Es sutil Mariana Enríquez. Si reseguimos el trazo que marcan sus cuentos, llegaremos a un mal arraigado, al origen social de tanto ultrajo. Sí, vemos las relaciones de pareja desidealizadas, vemos los pensamientos inconfesables que a veces nos asaltan, los instintos más bajos aflorando, barrios enteros estigmatizados por su “condición de indeseados”. Pero Enríquez también explora las responsabilidades de un mal mayor. En “Pablito clavó un clavito”, el protagonista es un guía turístico de Buenos Aires. Su especialidad es la ruta de los asesinatos más famosos acaecidos en la ciudad. Recreándose en la historia de los asesinos y sus víctimas, el personaje, como quien no quiere la cosa, nos dice que no se incluyen los dictadores en el tour “por corrección política”. En cambio, el Petiso Orejudo, el más perturbador de los asesinos mencionados en su recorrido, y precisamente por eso el más popular, no tiene consciencia de nada: a él “solo le gustaba atacar niños y encender hogueras”. Como no pueden dar explicación a sus crímenes, como no hay un mínimo asidero para racionalizar su barbarie, el Petiso “incomoda a todos”, convirtiéndose así en “el lado oscuro de la orgullosa Argentina del Centenario”. Palabras que pueden amoldarse a tantas otras realidades con tanta precisión que acaban dando miedo.

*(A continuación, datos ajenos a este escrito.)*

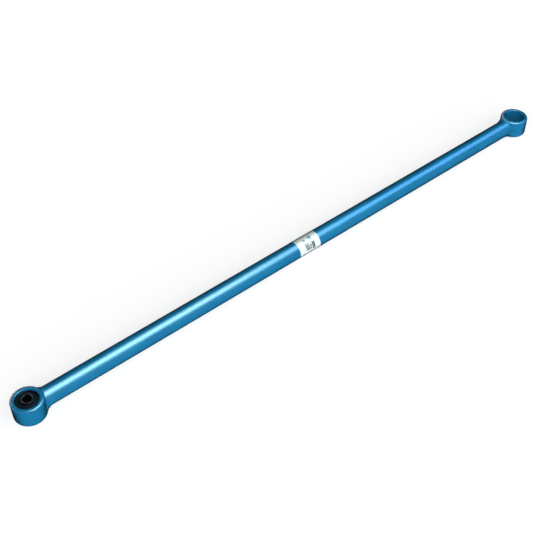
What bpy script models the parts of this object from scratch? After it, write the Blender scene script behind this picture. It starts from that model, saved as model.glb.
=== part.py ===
"""A straight tubular lateral rod, or Panhard rod, for a live axle.

A steel tube is coped onto two eyes and welded round. The near eye holds a bonded rubber bush: an outer
sleeve, the rubber and an inner sleeve that the bracket bolt clamps. The far eye is an open bore.

+X runs along the rod from the near eye to the far eye and +Z along both eyes' axes. The origin is on the
tube's axis, midway between the eyes. Sizes are in metres.
"""

import math

import bmesh
import bpy

EYE_SPACING = 0.965  # between the two eyes' axes

TUBE_OD = 0.028
TUBE_WALL = 0.003

EYE_OD = 0.046
EYE_BORE = 0.033
EYE_SHOULDER = 0.0015  # how far an eye's face stands past the tube on each side
EYE_EDGE_RADIUS = 0.0035
BORE_CHAMFER = 0.0008

NEAR_WELD_LEG = 0.008  # the weld's reach along the tube
FAR_WELD_LEG = 0.014
WELD_EYE_LEG = 0.006  # the weld's reach round the eye
WELD_THROAT = 0.45  # how far the weld's face hollows towards its root, from 0 to 1

OUTER_SLEEVE_WALL = 0.0015
OUTER_SLEEVE_RECESS = 0.0025  # from the eye's face in to the sleeve's end
OUTER_SLEEVE_CHAMFER = 0.0005
INNER_SLEEVE_OD = 0.018
INNER_SLEEVE_PROUD = 0.001  # how far the inner sleeve stands past the eye's face
INNER_SLEEVE_CHAMFER = 0.0006
BOLT_HOLE = 0.0124  # an M12 bolt's clearance hole

RUBBER_OUTER_SETBACK = 0.0015  # from the outer sleeve's end in to the rubber's rim
RUBBER_INNER_SETBACK = 0.0025  # from the inner sleeve's end in to the rubber's lip
RUBBER_DISH = 0.0012  # how deep the rubber's end face is hollowed

LABEL_LENGTH = 0.040
LABEL_SHIFT = -0.003  # from the tube's middle
LABEL_THICKNESS = 0.0003
LABEL_WRAP = math.radians(318)
LABEL_SEAM = math.radians(128)  # where the label's seam faces, from +Z towards +Y

FIT_GAP = 0.0003  # between two faces that touch on the real rod

ROUND_STEPS = 48
EDGE_STEPS = 4
DISH_STEPS = 6
WELD_BACK_STEPS = 4
WELD_FACE_STEPS = 5

tube_radius = TUBE_OD / 2
eye_radius = EYE_OD / 2
eye_half_width = tube_radius + EYE_SHOULDER
bore_radius = EYE_BORE / 2
edge_radius = min(EYE_EDGE_RADIUS, 0.6 * (eye_radius - bore_radius))  # limited by the eye's wall
near_x = -EYE_SPACING / 2
far_x = EYE_SPACING / 2


def clear_scene():
    for old in list(bpy.data.objects):
        bpy.data.objects.remove(old, do_unlink=True)


def paint(name, colour, roughness, metallic):
    material = bpy.data.materials.new(name)
    material.use_nodes = True
    shader = material.node_tree.nodes["Principled BSDF"]
    shader.inputs["Base Color"].default_value = (*colour, 1)
    shader.inputs["Roughness"].default_value = roughness
    shader.inputs["Metallic"].default_value = metallic
    material.diffuse_color = (*colour, 1)
    return material


def add_object(name, mesh, material, parent):
    piece = bpy.data.objects.new(name, mesh)
    bpy.context.scene.collection.objects.link(piece)
    piece.parent = parent
    if material:
        mesh.materials.append(material)
    return piece


def add_empty(name, x):
    empty = bpy.data.objects.new(name, None)
    bpy.context.scene.collection.objects.link(empty)
    empty.location.x = x
    return empty


def smooth(mesh, sharp_angle=math.radians(35)):
    mesh.shade_smooth()
    mesh.set_sharp_from_angle(angle=sharp_angle)


def turned(name, profile, material, parent):
    """A ring about its own Z axis. The profile's (radius, z) points run down the outside and up the inside."""
    mesh = bpy.data.meshes.new(name)
    points = [(radius, 0, z) for radius, z in profile]
    edges = [(i, (i + 1) % len(points)) for i in range(len(points))]
    mesh.from_pydata(points, edges, [])
    piece = add_object(name, mesh, material, parent)
    screw = piece.modifiers.new("turn", "SCREW")
    screw.angle = math.tau
    screw.steps = screw.render_steps = ROUND_STEPS
    screw.use_merge_vertices = True
    screw.merge_threshold = 0.0001
    screw.use_smooth_shade = True
    return piece


def eye_skin(z):
    """The radius that lies a gap outside the eye at height z, round its rounded edge too."""
    into_edge = max(abs(z) - (eye_half_width - edge_radius), 0)
    edge_skin = edge_radius + FIT_GAP
    return eye_radius - edge_radius + math.sqrt(edge_skin**2 - into_edge**2)


def eye(name, material, parent):
    corner = eye_half_width - edge_radius
    turns = [math.pi / 2 * step / EDGE_STEPS for step in range(EDGE_STEPS + 1)]
    outer = eye_radius - edge_radius
    upper = [(outer + edge_radius * math.sin(t), corner + edge_radius * math.cos(t)) for t in turns]
    lower = [(radius, -z) for radius, z in reversed(upper)]
    bore = [
        (bore_radius + BORE_CHAMFER, -eye_half_width),
        (bore_radius, -eye_half_width + BORE_CHAMFER),
        (bore_radius, eye_half_width - BORE_CHAMFER),
        (bore_radius + BORE_CHAMFER, eye_half_width),
    ]
    return turned(name, upper + lower + bore, material, parent)


def cope_cutter(name, x):
    """The eye's own cylinder, a gap larger, which shapes the tube's end to sit on the eye."""
    mesh = bpy.data.meshes.new(name)
    shape = bmesh.new()
    bmesh.ops.create_cone(
        shape,
        cap_ends=True,
        segments=ROUND_STEPS,
        radius1=eye_radius + FIT_GAP,
        radius2=eye_radius + FIT_GAP,
        depth=4 * eye_half_width,
    )
    shape.to_mesh(mesh)
    shape.free()
    cutter = add_object(name, mesh, None, None)
    cutter.location.x = x
    cutter.hide_render = True
    cutter.display_type = "WIRE"
    return cutter


def rod_tube(material, parent):
    """The tube runs from one eye's axis to the other's, and each cope takes back what the eye fills."""
    inner = tube_radius - TUBE_WALL
    profile = [(tube_radius, far_x), (tube_radius, near_x), (inner, near_x), (inner, far_x)]
    tube = turned("rod_tube", profile, material, parent)
    tube.rotation_euler = (0, math.pi / 2, 0)
    for end, x in (("near", near_x), ("far", far_x)):
        cope = tube.modifiers.new(f"{end}_cope", "BOOLEAN")
        cope.operation = "DIFFERENCE"
        cope.object = cope_cutter(f"{end}_cope_cutter", x)
    return tube


def weld_section(turn, leg):
    """The weld's outline at one turn about the tube, as (away from the eye, y, z) points from the eye's axis."""
    seat = tube_radius + FIT_GAP
    y, z = seat * math.sin(turn), seat * math.cos(turn)
    skin = eye_radius + FIT_GAP
    root_arc = math.asin(y / skin)
    toe_arc = root_arc + WELD_EYE_LEG * math.sin(turn) / skin
    top = eye_half_width - edge_radius / 3
    toe_height = max(-top, min(top, z + WELD_EYE_LEG * math.cos(turn)))

    def on_eye(share):
        arc = root_arc + (toe_arc - root_arc) * share
        height = z + (toe_height - z) * share
        radius = eye_skin(height)
        return radius * math.cos(arc), radius * math.sin(arc), height

    root, *back, eye_toe = [on_eye(step / WELD_BACK_STEPS) for step in range(WELD_BACK_STEPS + 1)]
    tube_toe = (math.sqrt(skin**2 - y**2) + leg, y, z)
    face = []
    for step in range(1, WELD_FACE_STEPS):
        share = step / WELD_FACE_STEPS
        straight = [a + (b - a) * share for a, b in zip(tube_toe, eye_toe)]
        pull = WELD_THROAT * 2 * share * (1 - share)
        face.append(tuple(s + (r - s) * pull for s, r in zip(straight, root)))
    return [root, tube_toe, *face, eye_toe, *reversed(back)]


def weld(name, leg, side, material, parent):
    """The bead round one joint, on the side of the eye that faces the tube."""
    shape = bmesh.new()
    rings = []
    for step in range(ROUND_STEPS):
        section = weld_section(math.tau * step / ROUND_STEPS, leg)
        rings.append([shape.verts.new((side * away, y, z)) for away, y, z in section])
    for ring, following in zip(rings, rings[1:] + rings[:1]):
        for i in range(len(ring)):
            j = (i + 1) % len(ring)
            shape.faces.new((ring[i], ring[j], following[j], following[i]))
    bmesh.ops.recalc_face_normals(shape, faces=shape.faces)
    mesh = bpy.data.meshes.new(name)
    shape.to_mesh(mesh)
    shape.free()
    smooth(mesh)
    return add_object(name, mesh, material, parent)


def chamfered_ring(outer, inner, half, outer_chamfer, inner_chamfer):
    upper = [(outer - outer_chamfer, half), (outer, half - outer_chamfer)]
    lower = [(radius, -z) for radius, z in reversed(upper)]
    bore = [
        (inner + inner_chamfer, -half),
        (inner, -half + inner_chamfer),
        (inner, half - inner_chamfer),
        (inner + inner_chamfer, half),
    ]
    return upper + lower + bore


def bush(steel, rubber, parent):
    sleeve_outer = bore_radius - FIT_GAP
    sleeve_inner = sleeve_outer - OUTER_SLEEVE_WALL
    sleeve_half = eye_half_width - OUTER_SLEEVE_RECESS
    shell = chamfered_ring(
        sleeve_outer, sleeve_inner, sleeve_half, OUTER_SLEEVE_CHAMFER, OUTER_SLEEVE_CHAMFER
    )
    turned("bush_outer_sleeve", shell, steel, parent)

    core_outer = INNER_SLEEVE_OD / 2
    core_half = eye_half_width + INNER_SLEEVE_PROUD
    core = chamfered_ring(core_outer, BOLT_HOLE / 2, core_half, INNER_SLEEVE_CHAMFER, INNER_SLEEVE_CHAMFER)
    turned("bush_inner_sleeve", core, steel, parent)

    rim = (sleeve_inner - FIT_GAP, sleeve_half - RUBBER_OUTER_SETBACK)
    lip = (core_outer + FIT_GAP, core_half - RUBBER_INNER_SETBACK)
    upper = []
    for step in range(DISH_STEPS + 1):
        share = step / DISH_STEPS
        radius = lip[0] + (rim[0] - lip[0]) * share
        height = lip[1] + (rim[1] - lip[1]) * share - RUBBER_DISH * 4 * share * (1 - share)
        upper.append((radius, height))
    lower = [(radius, -z) for radius, z in reversed(upper)]
    turned("bush_rubber", upper + lower, rubber, parent)


def label(material, parent):
    """A thin band round the middle of the tube, spun up to its seam and closed at both ends."""
    inner = tube_radius + FIT_GAP
    outer = inner + LABEL_THICKNESS
    half = LABEL_LENGTH / 2
    shape = bmesh.new()
    corners = [(-half, 0, inner), (half, 0, inner), (half, 0, outer), (-half, 0, outer)]
    section = shape.faces.new([shape.verts.new(corner) for corner in corners])
    start = LABEL_SEAM + (math.tau - LABEL_WRAP) / 2
    turn_x = (-1, 0, 0)  # +Z towards +Y is a left-handed turn about +X
    bmesh.ops.spin(shape, geom=[section], axis=turn_x, angle=LABEL_WRAP, steps=ROUND_STEPS)
    bmesh.ops.recalc_face_normals(shape, faces=shape.faces)
    mesh = bpy.data.meshes.new("label")
    shape.to_mesh(mesh)
    shape.free()
    smooth(mesh)
    band = add_object("label", mesh, material, parent)
    band.location.x = LABEL_SHIFT
    band.rotation_euler.x = -start
    return band


def main():
    clear_scene()
    blue = paint("blue_paint", (0.012, 0.19, 0.42), 0.3, 0.4)
    steel = paint("sleeve_steel", (0.25, 0.25, 0.26), 0.4, 1.0)
    rubber = paint("bush_rubber", (0.02, 0.022, 0.026), 0.6, 0.0)
    foil = paint("label_foil", (0.82, 0.86, 0.86), 0.35, 0.0)

    rod = add_empty("rod_centre", 0)
    near = add_empty("near_eye_centre", near_x)
    far = add_empty("far_eye_centre", far_x)
    rod_tube(blue, rod)
    eye("near_eye", blue, near)
    eye("far_eye", blue, far)
    weld("near_weld", NEAR_WELD_LEG, 1, blue, near)
    weld("far_weld", FAR_WELD_LEG, -1, blue, far)
    bush(steel, rubber, near)
    label(foil, rod)


main()
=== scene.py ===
"""The finished lateral rod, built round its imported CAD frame.

A blue enamelled tube with a welded eye at each end, a rubber bush in the near eye and a foil label round the
middle. Sizes are in metres. +X runs along the rod to the far eye and +Z along the eyes' axes.
"""

import math
from contextlib import contextmanager

import bmesh
import bpy
from mathutils import Matrix, Vector


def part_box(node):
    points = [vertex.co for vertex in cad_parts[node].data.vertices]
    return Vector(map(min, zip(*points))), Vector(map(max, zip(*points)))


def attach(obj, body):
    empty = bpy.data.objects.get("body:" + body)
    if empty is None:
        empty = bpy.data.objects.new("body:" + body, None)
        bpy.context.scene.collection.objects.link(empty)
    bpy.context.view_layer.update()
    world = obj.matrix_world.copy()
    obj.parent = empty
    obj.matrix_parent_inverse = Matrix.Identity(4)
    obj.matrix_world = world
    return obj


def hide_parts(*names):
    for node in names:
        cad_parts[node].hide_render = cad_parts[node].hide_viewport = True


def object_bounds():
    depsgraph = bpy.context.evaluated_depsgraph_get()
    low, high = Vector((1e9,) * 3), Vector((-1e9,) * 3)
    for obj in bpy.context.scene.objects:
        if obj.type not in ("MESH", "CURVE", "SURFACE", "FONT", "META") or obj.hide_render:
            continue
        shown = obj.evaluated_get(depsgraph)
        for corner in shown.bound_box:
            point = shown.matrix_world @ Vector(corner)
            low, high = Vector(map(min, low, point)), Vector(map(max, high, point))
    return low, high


bl_info = {
    "name": "Lateral Rod",
    "version": (1, 0, 0),
    "blender": (4, 5, 0),
    "location": "3D View > Sidebar > Lateral Rod",
    "description": "Builds the finished surfaces of a tubular lateral rod",
    "category": "Add Mesh",
}

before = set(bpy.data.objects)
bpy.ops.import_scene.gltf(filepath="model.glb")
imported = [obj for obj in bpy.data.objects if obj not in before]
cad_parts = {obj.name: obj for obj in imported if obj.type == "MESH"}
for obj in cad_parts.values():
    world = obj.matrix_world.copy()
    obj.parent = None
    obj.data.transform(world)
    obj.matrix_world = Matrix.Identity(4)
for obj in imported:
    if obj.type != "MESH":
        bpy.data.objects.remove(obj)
cad_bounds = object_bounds()


def width_of(node, axis):
    low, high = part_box(node)
    return high[axis] - low[axis]


def middle_of(node):
    low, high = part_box(node)
    return (low + high) / 2


NEAR_EYE = middle_of("near_eye")
FAR_EYE = middle_of("far_eye")
EYE_RADIUS = width_of("near_eye", 1) / 2
EYE_HALF_WIDTH = width_of("near_eye", 2) / 2
TUBE_RADIUS = width_of("rod_tube", 2) / 2
CORE_RADIUS = width_of("bush_inner_sleeve", 1) / 2
CORE_HALF = width_of("bush_inner_sleeve", 2) / 2
SHELL_RADIUS = width_of("bush_outer_sleeve", 1) / 2
SHELL_HALF = width_of("bush_outer_sleeve", 2) / 2
RUBBER_RADIUS = width_of("bush_rubber", 1) / 2
RUBBER_HALF = width_of("bush_rubber", 2) / 2
LABEL_LENGTH = width_of("label", 0)
LABEL_MIDDLE = middle_of("label").x
FLOOR_HEIGHT = cad_bounds[0].z


def length_setting(name, description, default):
    return bpy.props.FloatProperty(
        name=name, description=description, default=default, min=0, unit="LENGTH", precision=5
    )


def colour_setting(name, description, default):
    return bpy.props.FloatVectorProperty(
        name=name, description=description, default=default, subtype="COLOR", size=3, min=0, max=1
    )


def amount_setting(name, description, default):
    return bpy.props.FloatProperty(name=name, description=description, default=default, min=0)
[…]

Como decía, se entrecruzan hábilmente los dos males, tejiendo una red expansiva, malsana.
Pero me
resisto a considerar esta colección de cuentos una muestra de literatura de
terror. No. Un poco en la línea del China Miéville que prefiere hablar, para
todas aquellas literaturas que se alejan de lo estrictamente realista, de
“weird fiction”, me gustaría considerar el libro de Enríquez una muestra
brillante, perturbadora, de literatura extrañada, distorsionada: a través de
estos golpes a lo rutinario vemos cómo la incomprensión, el abandono, el miedo,
el Estado o la soledad pueden entrar a fondo en las consciencias, anulándolas. La vida vale muy poco aquí, en estos cuentos. Yo
escogería unas palabras de Viento del pueblo, de Miguel Hernández, como carta de presentación del libro, casi como
advertencia de alguno, solo alguno, de sus poderes: “Verás el apogeo del espanto”.
El castellano
de Enríquez, precioso, está algo menos pulido que el de Jeftanovic. Parece que
estemos ante la misma diferencia que encontramos entre el inglés pulido de las
letras de Leonard Cohen y el inglés en bruto, por así decir, de las letras de
Dylan. La primera vez que leí algo de ella fue en el libro colectivo Mi madre es un pez. Destacaba la
sutileza de su cuento. Veo ahora que este es un claro distintivo de la autora, que
no era solo un cuento acertado entre tanta medianía y que de cada recoveco de Las cosas que perdimos
en el fuego emana una brillante oscuridad.